→ Required task: Copy out all of the material, matching it word for word.

→ Information supplied:
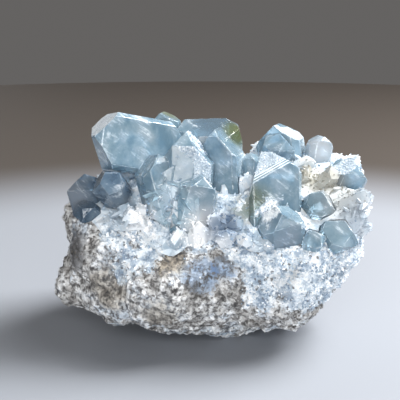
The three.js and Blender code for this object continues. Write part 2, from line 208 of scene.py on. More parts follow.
def mm(point):
    """A point in millimetres as a vector in metres."""
    return Vector(point) * MM


def blend(low, high, value):
    """0 below low, 1 above high, and smooth between."""
    share = min(max((value - low) / (high - low), 0.0), 1.0)
    return share * share * (3 - 2 * share)


def welded(node):
    """Corners and triangles of the node's CAD mesh, with its loose triangles joined up."""
    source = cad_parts[node].data
    known, corners, numbers = {}, [], []
    for v in source.vertices:
        key = tuple(round(c / WELD) for c in v.co)
        if key not in known:
            known[key] = len(corners)
            corners.append(v.co.copy())
        numbers.append(known[key])
    triangles = [(*(numbers[i] for i in polygon.vertices), 0) for polygon in source.polygons]
    return corners, [t for t in triangles if len(set(t[:3])) == 3]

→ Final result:
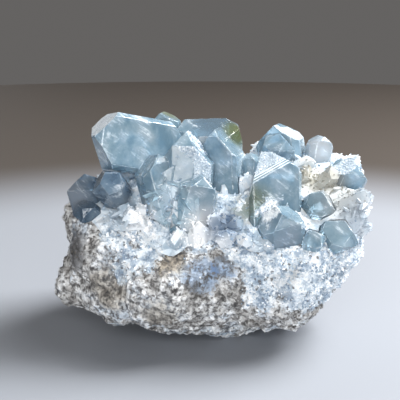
The three.js and Blender code for this object continues. Write part 2, from line 208 of scene.py on. More parts follow.
def mm(point):
    """A point in millimetres as a vector in metres."""
    return Vector(point) * MM


def blend(low, high, value):
    """0 below low, 1 above high, and smooth between."""
    share = min(max((value - low) / (high - low), 0.0), 1.0)
    return share * share * (3 - 2 * share)


def welded(node):
    """Corners and triangles of the node's CAD mesh, with its loose triangles joined up."""
    source = cad_parts[node].data
    known, corners, numbers = {}, [], []
    for v in source.vertices:
        key = tuple(round(c / WELD) for c in v.co)
        if key not in known:
            known[key] = len(corners)
            corners.append(v.co.copy())
        numbers.append(known[key])
    triangles = [(*(numbers[i] for i in polygon.vertices), 0) for polygon in source.polygons]
    return corners, [t for t in triangles if len(set(t[:3])) == 3]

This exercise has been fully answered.